● Problem requirements
The answer is one number: how many lines in the data below hold "pose".

● Listing
§ §

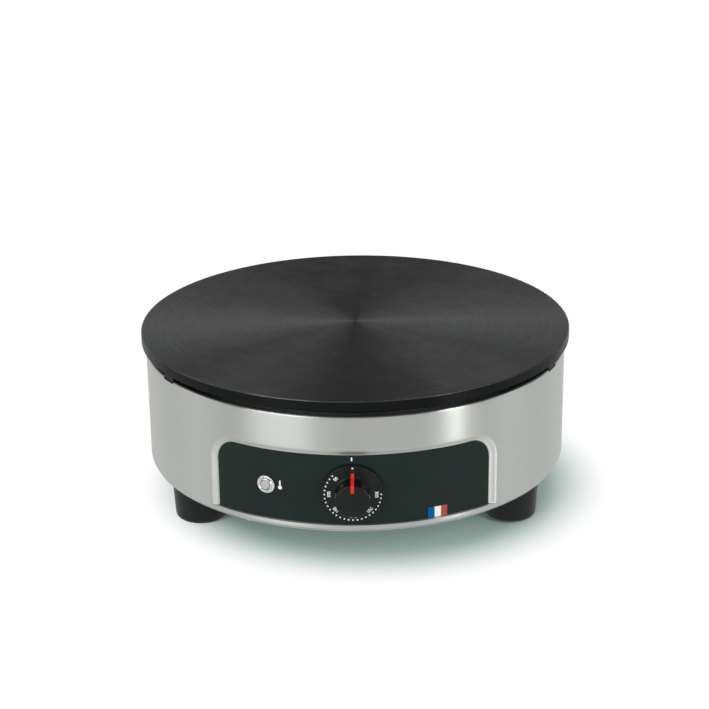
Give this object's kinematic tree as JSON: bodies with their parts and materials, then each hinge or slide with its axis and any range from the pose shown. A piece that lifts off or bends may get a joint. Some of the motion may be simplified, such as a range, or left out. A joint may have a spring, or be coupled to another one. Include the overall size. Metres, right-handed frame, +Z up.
{
  "type": "electric crepe maker",
  "caption": "Round countertop crepe maker: flat cast-iron cooking plate on a brushed steel drum body with a curved black control panel, temperature knob, lamp and tapered feet.",
  "frame": {"origin": "on the counter, under the centre of the cooking plate", "axes": "+Z up, -Y towards the control panel at the front, +Y towards the cable gland at the rear"},
  "size_m": [0.3999, 0.4253, 0.16],
  "materials": {
    "cast_iron": "machined cast iron, seasoned black",
    "stainless": "stainless steel brushed round the body",
    "overlay": "black printed polyester overlay",
    "knob_black": "black moulded plastic, satin",
    "pointer_red": "red moulded plastic",
    "chrome": "bright chrome",
    "lens": "pale translucent plastic",
    "foot_black": "black satin plastic",
    "zinc": "zinc-plated steel",
    "sheath": "dark annealed steel sheath",
    "galvanised": "galvanised sheet",
    "aluminised": "aluminised sheet",
    "mineral_wool": "mineral wool",
    "copper": "copper",
    "brass": "brass",
    "phenolic": "dark phenolic plastic",
    "ceramic": "white steatite",
    "gland_black": "black nylon",
    "seal_rubber": "black rubber",
    "lead_brown": "brown silicone insulation",
    "lead_blue": "blue silicone insulation",
    "lead_black": "black silicone insulation"
  },
  "bodies": {
    "base": {"griddle_plate": "cast_iron", "body_shell": "stainless", "control_fascia": "overlay", "thermostat_body": "phenolic", "thermostat_nut": "zinc", "thermostat_bracket": "galvanised", "lamp_bezel": "chrome", "lamp_lens": "lens", "lamp_body": "phenolic", "lamp_nut": "zinc", "base_plate": "galvanised", "base_rivets": "zinc", "rim_screws": "zinc", "terminal_block": "ceramic", "terminal_clamps": "brass", "earth_stud": "brass", "earth_nuts": "brass", "foot_screws": "zinc", "foot_nuts": "zinc", "lead_element_a": "lead_blue", "lead_element_b": "lead_black", "lead_supply": "lead_brown", "lead_lamp_a": "lead_blue", "lead_lamp_b": "lead_brown", "gland_body": "gland_black", "gland_locknut": "gland_black", "gland_seal": "seal_rubber", "gland_dome": "gland_black", "clamp_studs": "zinc", "clamp_nuts": "zinc", "pan_nuts": "zinc", "heating_element": "sheath", "element_pins": "zinc", "heat_shield_pan": "aluminised", "insulation_blanket": "mineral_wool", "sensor_bulb": "copper", "bulb_clip": "galvanised", "thermal_cutout": "phenolic", "sensor_screws": "zinc", "capillary_tube": "copper", "plate_bolts": "zinc", "clamp_bar_1": "sheath", "seat_bracket_1": "stainless", "clamp_bar_2": "sheath", "seat_bracket_2": "stainless", "clamp_bar_3": "sheath", "seat_bracket_3": "stainless", "foot_front_left": "foot_black", "foot_front_right": "foot_black", "foot_rear": "foot_black"},
    "dial": {"knob": "knob_black", "knob_pointer": "pointer_red", "knob_clip": "zinc", "thermostat_shaft": "zinc"}
  },
  "joints": [
    {"name": "thermostat_turn", "type": "hinge", "parent": "base", "child": "dial", "pos_m": [0, -0.194, 0.07285], "axis": [0, 1, 0], "range_deg": [0, 270]}
  ]
}
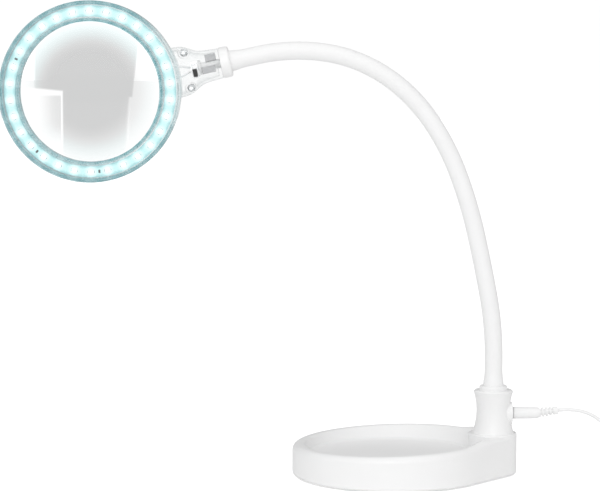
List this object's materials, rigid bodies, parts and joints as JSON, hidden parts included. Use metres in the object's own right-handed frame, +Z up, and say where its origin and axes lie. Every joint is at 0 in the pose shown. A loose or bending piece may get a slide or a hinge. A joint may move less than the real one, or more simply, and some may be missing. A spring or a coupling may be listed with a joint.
{
  "type": "ring light magnifier lamp",
  "caption": "Desktop magnifier: round lens in a clear ring with small lamps, on a bendable neck rising from a column on a round tray base, with a plug-in lead.",
  "frame": {"origin": "centre of the round base, on the surface it stands on", "axes": "+Z up, +X from the centre of the base to the column, -Y is the side that the lit face of the ring looks to"},
  "size_m": [0.4349, 0.1301, 0.3029],
  "materials": {
    "white_shell": "gloss",
    "white_sleeve": "satin",
    "clear_shell": "polished",
    "lens_glass": "polished",
    "lamp_board": "satin",
    "lamp_face": "gloss",
    "steel": "satin",
    "ballast_iron": "matte",
    "black_plastic": "satin",
    "pad_foam": "matte",
    "wire_jacket": "satin",
    "lead_jacket": "satin",
    "plug_plastic": "satin",
    "contact": "polished",
    "brass_pin": "polished"
  },
  "bodies": {
    "base": {"base_shell": "white_shell", "bottom_cover": "white_shell", "cover_screws": "steel", "foot_pad": "pad_foam", "ballast": "ballast_iron", "column": "white_shell", "column_screws": "steel", "dc_jack": "black_plastic", "jack_pin": "brass_pin", "neck_collar": "white_shell", "root_nut": "steel", "column_wires": "wire_jacket", "neck_core_0": "steel", "neck_sleeve_0": "white_sleeve", "plug_barrel": "contact", "plug_body": "plug_plastic", "lead": "lead_jacket", "lead_coil": "lead_jacket", "usb_plug": "plug_plastic", "usb_contact": "contact"},
    "neck_link_1": {"neck_core_1": "steel", "neck_sleeve_1": "white_sleeve"},
    "neck_link_2": {"neck_core_2": "steel", "neck_sleeve_2": "white_sleeve"},
    "neck_link_3": {"neck_core_3": "steel", "neck_sleeve_3": "white_sleeve"},
    "neck_link_4": {"neck_core_4": "steel", "neck_sleeve_4": "white_sleeve"},
    "neck_link_5": {"neck_core_5": "steel", "neck_sleeve_5": "white_sleeve"},
    "neck_link_6": {"neck_core_6": "steel", "neck_sleeve_6": "white_sleeve"},
    "neck_link_7": {"neck_core_7": "steel", "neck_sleeve_7": "white_sleeve"},
    "neck_tip": {"neck_core_8": "steel", "neck_sleeve_8": "white_sleeve", "ferrule": "white_shell", "swivel_spigot": "white_shell"},
    "head": {"front_shell": "clear_shell", "rear_shell": "clear_shell", "lens": "lens_glass", "led_board": "lamp_board", "leds": "lamp_face", "resistors": "black_plastic", "switch_body": "steel", "head_screws": "steel", "friction_blocks": "steel", "head_wires": "wire_jacket"},
    "switch": {"switch_knob": "black_plastic"}
  },
  "joints": [
    {"name": "neck_bend_1", "type": "hinge", "parent": "base", "child": "neck_link_1", "pos_m": [0.0644, 0, 0.0758], "axis": [0, -1, 0], "range_deg": [-15, 6]},
    {"name": "neck_side_2", "type": "hinge", "parent": "neck_link_1", "child": "neck_link_2", "pos_m": [0.06071, 0, 0.11597], "axis": [-0.9833, 0, -0.1822], "range_deg": [-15, 15]},
    {"name": "neck_bend_3", "type": "hinge", "parent": "neck_link_2", "child": "neck_link_3", "pos_m": [0.05248, 0, 0.15552], "axis": [0, -1, 0], "range_deg": [-15, 8]},
    {"name": "neck_side_4", "type": "hinge", "parent": "neck_link_3", "child": "neck_link_4", "pos_m": [0.04068, 0, 0.19413], "axis": [-0.9336, 0, -0.3584], "range_deg": [-15, 15]},
    {"name": "neck_bend_5", "type": "hinge", "parent": "neck_link_4", "child": "neck_link_5", "pos_m": [0.02155, 0, 0.22959], "axis": [0, -1, 0], "range_deg": [-18, 10]},
    {"name": "neck_side_6", "type": "hinge", "parent": "neck_link_5", "child": "neck_link_6", "pos_m": [-0.00779, 0, 0.25699], "axis": [-0.527, 0, -0.8499], "range_deg": [-15, 15]},
    {"name": "neck_bend_7", "type": "hinge", "parent": "neck_link_6", "child": "neck_link_7", "pos_m": [-0.04559, 0, 0.27034], "axis": [0, -1, 0], "range_deg": [-18, 12]},
    {"name": "neck_bend_8", "type": "hinge", "parent": "neck_link_7", "child": "neck_tip", "pos_m": [-0.08575, 0, 0.26855], "axis": [0, -1, 0], "range_deg": [-18, 15]},
    {"name": "head_swivel", "type": "hinge", "parent": "neck_tip", "child": "head", "pos_m": [-0.1921, 0, 0.24555], "axis": [0.9774, 0, 0.2113], "range_deg": [-90, 90]},
    {"name": "switch_slide", "type": "slide", "parent": "head", "child": "switch", "axis": [-0.2113, 0, 0.9774], "range_m": [0, 0.004]}
  ]
}
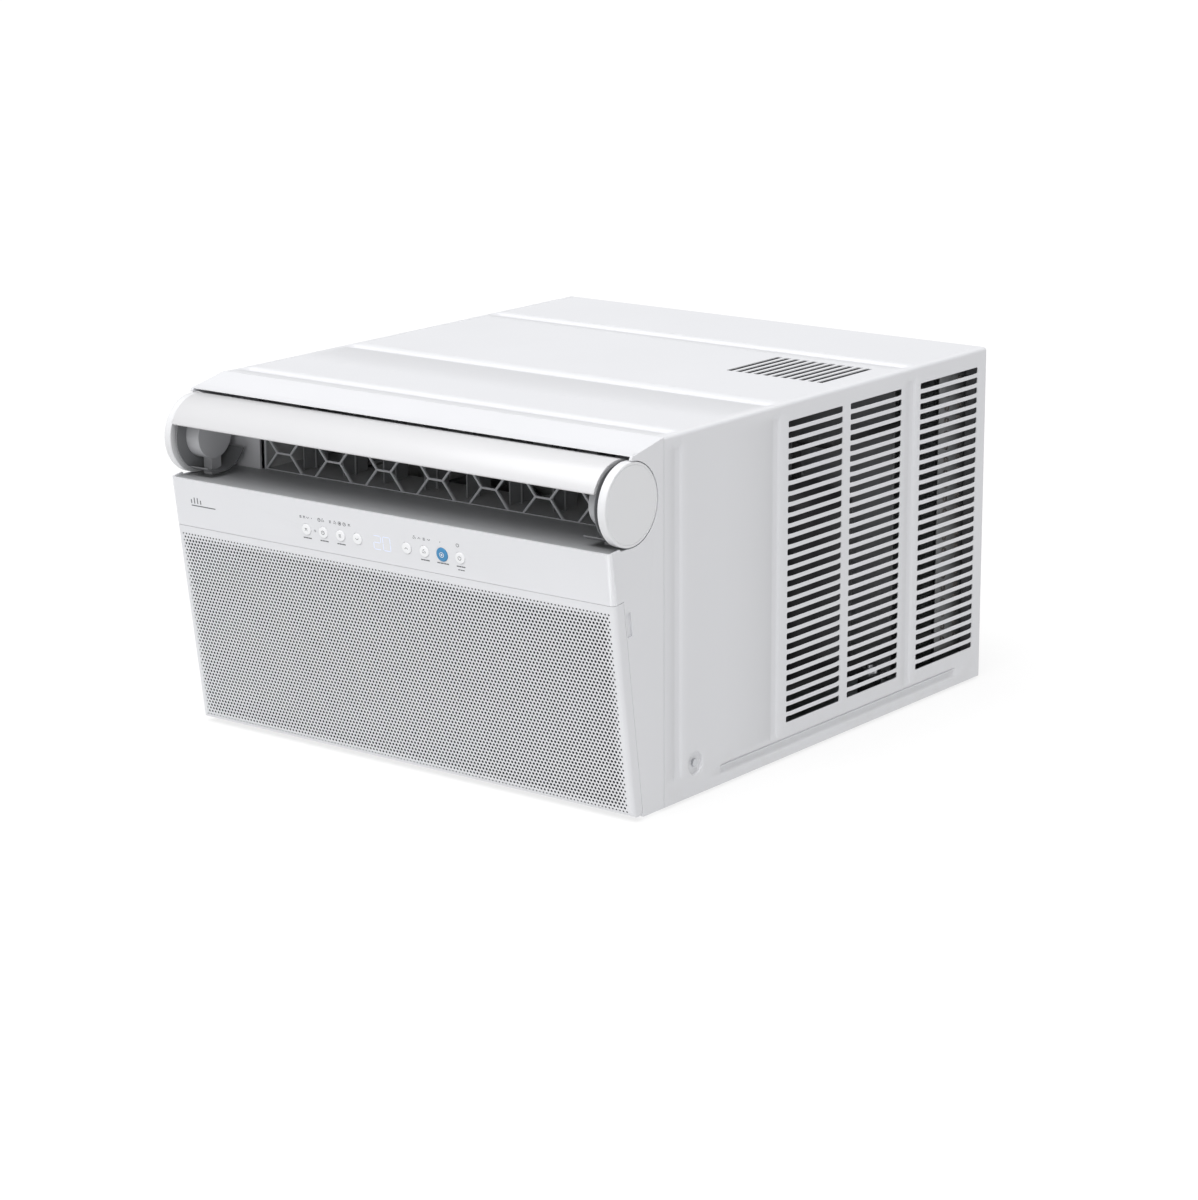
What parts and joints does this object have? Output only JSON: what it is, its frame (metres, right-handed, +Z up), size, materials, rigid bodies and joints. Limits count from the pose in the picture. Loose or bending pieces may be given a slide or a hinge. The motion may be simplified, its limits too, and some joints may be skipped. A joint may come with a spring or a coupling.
{
  "type": "window air conditioner",
  "caption": "Boxy window air conditioner with a louvred sheet-metal cabinet, a leaning perforated intake grille, a button strip and a rotating tube louvre along the top front.",
  "frame": {"origin": "middle of the bounding box's underside, on the plane the base pads stand on", "axes": "+Z up, -Y towards the room (the front with the louvre and the buttons), +X to the right seen from the front"},
  "size_m": [0.56, 0.6614, 0.363],
  "materials": {
    "cabinet_paint": "satin powder coat",
    "galvanised": "zinc coated",
    "rubber": "matt",
    "steel": "zinc plated",
    "guard_paint": "satin",
    "white_plastic": "fine matt texture",
    "blue_button": "satin",
    "board": "solder mask",
    "display": "glossy",
    "pale_plastic": "satin",
    "guard_plastic": "matt",
    "filter_mesh": "woven mesh",
    "dark_plastic": "matt",
    "foam": "moulded foam",
    "fins": "pressed fins",
    "black_paint": "semi-gloss",
    "copper": "bare copper",
    "brass": "bare"
  },
  "bodies": {
    "housing": {"cabinet": "cabinet_paint", "base_pan": "galvanised", "base_pads": "rubber", "cabinet_screws": "steel", "rear_guard": "guard_paint", "front_bezel": "white_plastic", "display_board": "board", "display_module": "display", "louver_hub_left": "pale_plastic", "louver_hub_right": "pale_plastic", "side_disc_left": "pale_plastic", "side_disc_right": "pale_plastic", "louver_motor": "steel", "outlet_guard": "guard_plastic", "outlet_duct": "dark_plastic", "vane_motor": "steel", "evaporator": "fins", "drain_tray": "dark_plastic", "blower_scroll": "foam", "bulkhead": "galvanised", "fan_motor": "steel", "motor_bracket": "galvanised", "fan_shroud": "dark_plastic", "condenser": "fins", "compressor": "black_paint", "accumulator": "black_paint", "compressor_grommets": "rubber", "compressor_studs": "steel", "suction_line": "copper", "discharge_line": "copper", "liquid_line": "copper", "feed_line": "copper", "expansion_valve": "brass", "control_box": "galvanised", "main_board": "board", "cord_gland": "rubber"},
    "grille": {"intake_grille": "white_plastic"},
    "filter": {"filter_frame": "guard_plastic", "filter_mesh": "filter_mesh"},
    "louver": {"louver_shell": "white_plastic"},
    "link": {"vane_link": "pale_plastic"},
    "rotor": {"blower_wheel": "dark_plastic", "fan_shaft": "steel", "condenser_fan": "dark_plastic"},
    "vane_1": {"vane_1": "dark_plastic"},
    "vane_2": {"vane_2": "dark_plastic"},
    "vane_3": {"vane_3": "dark_plastic"},
    "vane_4": {"vane_4": "dark_plastic"},
    "vane_5": {"vane_5": "dark_plastic"},
    "vane_6": {"vane_6": "dark_plastic"},
    "vane_7": {"vane_7": "dark_plastic"},
    "vane_8": {"vane_8": "dark_plastic"},
    "button_swing": {"button_swing": "white_plastic"},
    "button_timer": {"button_timer": "white_plastic"},
    "button_mode": {"button_mode": "white_plastic"},
    "button_down": {"button_down": "white_plastic"},
    "button_up": {"button_up": "white_plastic"},
    "button_fan": {"button_fan": "white_plastic"},
    "button_clean": {"button_clean": "blue_button"},
    "button_power": {"button_power": "white_plastic"}
  },
  "joints": [
    {"name": "grille_tilt", "type": "hinge", "parent": "housing", "child": "grille", "pos_m": [0, -0.28195, 0.01187], "axis": [1, 0, 0], "range_deg": [0, 75]},
    {"name": "filter_lift", "type": "slide", "parent": "grille", "child": "filter", "axis": [0, -0.1351, 0.9908], "range_m": [0, 0.121]},
    {"name": "louver_turn", "type": "hinge", "parent": "housing", "child": "louver", "pos_m": [0, -0.2903, 0.308], "axis": [1, 0, 0], "range_deg": [0, 74]},
    {"name": "vane_8_turn", "type": "hinge", "parent": "housing", "child": "vane_8", "pos_m": [0.189, -0.2053, 0.3], "axis": [0, 0, 1], "range_deg": [-30, 30]},
    {"name": "vane_1_turn", "type": "hinge", "parent": "housing", "child": "vane_1", "pos_m": [-0.189, -0.2053, 0.3], "axis": [0, 0, 1], "range_deg": [-30, 30]},
    {"name": "vane_2_turn", "type": "hinge", "parent": "housing", "child": "vane_2", "pos_m": [-0.135, -0.2053, 0.3], "axis": [0, 0, 1], "range_deg": [-30, 30]},
    {"name": "vane_3_turn", "type": "hinge", "parent": "housing", "child": "vane_3", "pos_m": [-0.081, -0.2053, 0.3], "axis": [0, 0, 1], "range_deg": [-30, 30]},
    {"name": "vane_4_turn", "type": "hinge", "parent": "housing", "child": "vane_4", "pos_m": [-0.027, -0.2053, 0.3], "axis": [0, 0, 1], "range_deg": [-30, 30]},
    {"name": "vane_5_turn", "type": "hinge", "parent": "housing", "child": "vane_5", "pos_m": [0.027, -0.2053, 0.3], "axis": [0, 0, 1], "range_deg": [-30, 30]},
    {"name": "vane_6_turn", "type": "hinge", "parent": "housing", "child": "vane_6", "pos_m": [0.081, -0.2053, 0.3], "axis": [0, 0, 1], "range_deg": [-30, 30]},
    {"name": "vane_7_turn", "type": "hinge", "parent": "housing", "child": "vane_7", "pos_m": [0.135, -0.2053, 0.3], "axis": [0, 0, 1], "range_deg": [-30, 30]},
    {"name": "link_slide", "type": "slide", "parent": "housing", "child": "link", "axis": [1, 0, 0], "range_m": [-0.0063, 0.0063]},
    {"name": "rotor_spin", "type": "hinge", "parent": "housing", "child": "rotor", "pos_m": [-0.04, 0, 0.165], "axis": [0, 1, 0], "continuous": true},
    {"name": "button_swing_press", "type": "slide", "parent": "housing", "child": "button_swing", "axis": [0, 0.9908, 0.1351], "range_m": [0, 0.0012], "stiffness_N_per_m": 800},
    {"name": "button_timer_press", "type": "slide", "parent": "housing", "child": "button_timer", "axis": [0, 0.9908, 0.1351], "range_m": [0, 0.0012], "stiffness_N_per_m": 800},
    {"name": "button_mode_press", "type": "slide", "parent": "housing", "child": "button_mode", "axis": [0, 0.9908, 0.1351], "range_m": [0, 0.0012], "stiffness_N_per_m": 800},
    {"name": "button_down_press", "type": "slide", "parent": "housing", "child": "button_down", "axis": [0, 0.9908, 0.1351], "range_m": [0, 0.0012], "stiffness_N_per_m": 800},
    {"name": "button_up_press", "type": "slide", "parent": "housing", "child": "button_up", "axis": [0, 0.9908, 0.1351], "range_m": [0, 0.0012], "stiffness_N_per_m": 800},
    {"name": "button_fan_press", "type": "slide", "parent": "housing", "child": "button_fan", "axis": [0, 0.9908, 0.1351], "range_m": [0, 0.0012], "stiffness_N_per_m": 800},
    {"name": "button_clean_press", "type": "slide", "parent": "housing", "child": "button_clean", "axis": [0, 0.9908, 0.1351], "range_m": [0, 0.0012], "stiffness_N_per_m": 800},
    {"name": "button_power_press", "type": "slide", "parent": "housing", "child": "button_power", "axis": [0, 0.9908, 0.1351], "range_m": [0, 0.0012], "stiffness_N_per_m": 800}
  ],
  "couplings": [
    {"joint": "filter_lift", "follows": "grille_tilt", "m_per_rad": 0.0916},
    {"joint": "vane_1_turn", "follows": "vane_8_turn", "ratio": 1},
    {"joint": "vane_2_turn", "follows": "vane_8_turn", "ratio": 1},
    {"joint": "vane_3_turn", "follows": "vane_8_turn", "ratio": 1},
    {"joint": "vane_4_turn", "follows": "vane_8_turn", "ratio": 1},
    {"joint": "vane_5_turn", "follows": "vane_8_turn", "ratio": 1},
    {"joint": "vane_6_turn", "follows": "vane_8_turn", "ratio": 1},
    {"joint": "vane_7_turn", "follows": "vane_8_turn", "ratio": 1},
    {"joint": "link_slide", "follows": "vane_8_turn", "m_per_rad": -0.012}
  ]
}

§ §

● Task answer
3